The question whether there is any evidence on which a verdict can properly be given in favour of the party on whom the burden of proof lies-or, as it is sometimes put, upon which a jury could as reasonable men find such a verdict —is a question of law. (Taylor, § 25 A; Best, § 82.) "Whether there be any evidence, is a question for the Judge. Whether sufficient evidence, is for the jury." (Per Bullen, J., Carpenter's Co. v. Hayward, 1 Dougl. 375.) These propositions are perfectly consistent, though their application may be difficult. The determination whether there is any evidence upon which a verdict could reasonably be founded does not involve a balancing of the weight of evidence; on the contrary, it assumes that full weight must be given to the evidence of the party-that the facts alleged by him are true; and it is for the court, and not the jury, to say whether, on that assumption, there is reasonable justification for a finding.

"As the decisions of tribunals on questions of fact ought to be based on reasonable evidence, and when the facts are undisputed, the decision as to what is reasonable is matter of law, and consequently within the province of the court-it follows that it is the duty of the court to determine whether, assuming all the facts proved by the party on whom the burden of proof lies to be true, there is any evidence on which the jury could properly-i.e., without acting unreasonably in the eye of the law-decide in his favour.” (Best, § 82.)

The most important application of these principles is in connection with the duty cast on the Inter-State Commission (sec. 102) of deciding whether the facts which may be proved before it constitute a preference or discrimination," or whether a preference or discrimination is "undue and unreasonable, or unjust to any State," or whether "due regard" has been had to the financial responsibilties of a State.
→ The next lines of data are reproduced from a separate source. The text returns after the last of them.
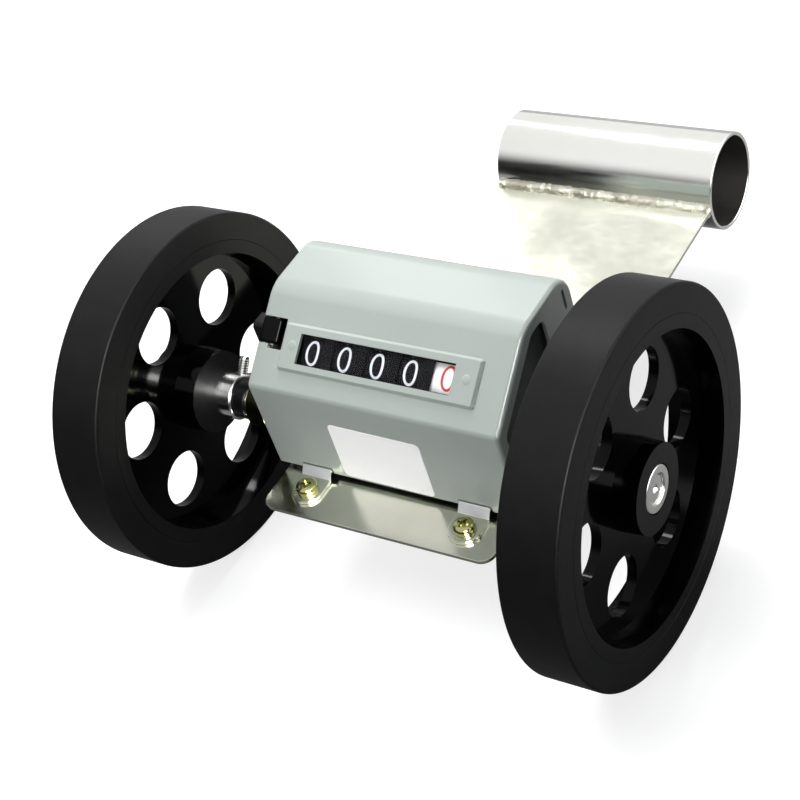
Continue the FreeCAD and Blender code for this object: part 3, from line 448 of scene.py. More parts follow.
class Nodes:
    """A node tree, with short ways to add to it."""

    def __init__(self, tree: Tree) -> None:
        """Takes a tree and empties it."""
        self.tree = tree
        tree.nodes.clear()

    def add(self, kind: str, feeds: Feeds | None = None, **settings: object) -> Outputs:
        """Adds a node, sets its properties and feeds its inputs.

        Args:
            kind: The node's type.
            feeds: A value or a socket for each input, by name or number.
            **settings: Its properties.

        Returns:
            Its outputs.
        """
        node = self.tree.nodes.new(f"ShaderNode{kind}")
        for key, value in settings.items():
            setattr(node, key, value)
        for key, value in (feeds or {}).items():
            socket = node.inputs[key]
            if isinstance(value, Socket):
                self.tree.links.new(value, socket)
            else:
                socket.default_value = (*value, 1.0) if socket.type == "RGBA" else value
        return node.outputs

    def mix(self, share: Socket, low: Feed, high: Feed) -> Socket:
        """Mixes two colours: low where a mask is 0, high where it is 1."""
        return self.add("Mix", {0: share, 6: low, 7: high}, data_type="RGBA")[2]

    def reckon(self, operation: str, *feeds: Feed, clamp: bool = False) -> Socket:
        """Works out one number from others, fed in order."""
        return self.add("Math", dict(enumerate(feeds)), operation=operation, use_clamp=clamp)[0]

    def ramp(self, value: Socket, span: Point = WHOLE, to: Point = WHOLE, soft: bool = False) -> Socket:
        """Maps a number from one span to another.

        Args:
            value: The number.
            span: Where it starts and stops to count.
            to: What it becomes at those two.
            soft: Whether it eases in and out.

        Returns:
            The mapped number.
        """
        ends = zip(("From Min", "From Max", "To Min", "To Max"), (*span, *to))
        easing = "SMOOTHSTEP" if soft else "LINEAR"
        return self.add("MapRange", {"Value": value, **dict(ends)}, interpolation_type=easing)["Result"]


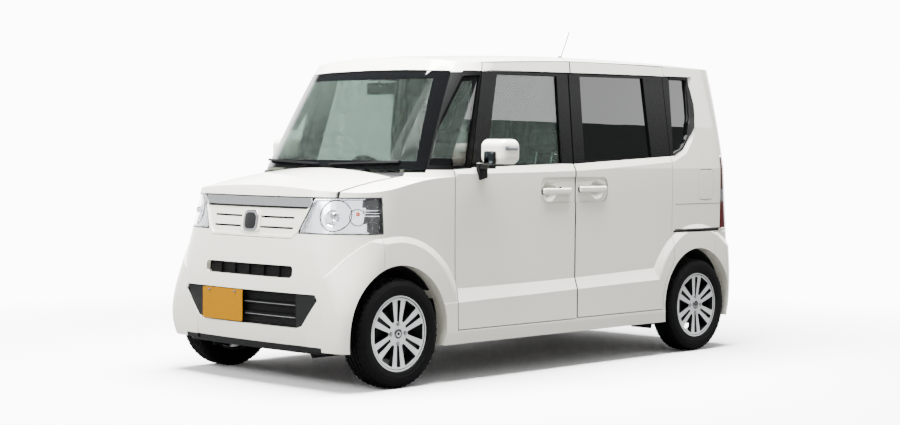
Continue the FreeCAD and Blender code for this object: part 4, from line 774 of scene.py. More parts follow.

All these are "mixed cases," which it is rather hard-apart from authority-to classify as either questions of law or questions of fact.

"If the question be whether a certain party had probable cause for doing an act, or whether he has done an act within a reasonable time, or with due diligence, it is difficult to say whether the definition of what constitutes probable cause, reasonable time, or due diligence, be for the judge or jury, and specious arguments will not be wanting in favour of the claims of either party. On the one hand, it may be said that these terms are as capable of judicial interpretation as the words 'conversion' or asportation,' which must be clearly explained by the Judge; while on the other hand it may be urged that they seem rather addressed to the practical experience of practical men, than to the legal knowledge of the lawyer; that, being terms of degree, their meaning is subject to indefinite fluctuation, according to the varying circumstances of each particular case, and that consequently they defy all attempts to compress them within exact a priori definitions." (Taylor on Ev. § 26.)

The authorities as to whether the reasonableness of conduct, under any given circumstances, is a question for the court or the jury, are somewhat conflicting; but the guiding principle seems to be that if the question is one on which the court is likely to be more competent than the jury to form an opinion, it will be treated as a question of law; and vice versa. Thus in an action for malicious prosecution, the question whether, on the fact proved, there was probable cause for prosecution is a question for the judge — who is assumed to be a more competent judge of the question than a jury. So, as we have seen, the question whether there is reasonable evidence is a question for the judge. On the other hand, in most actions, the reasonableness of the belief on which the defendant has acted is a question for the jury. Questions of reasonable timeexcept in cases, such as the dishonour of a bill, where precise rules have been adopted as to what is reasonable-are usually left to the jury; as are also questions of reasonable skill or care, due diligence, and gross negligence. (Taylor on Evidence, §§ 26-38.)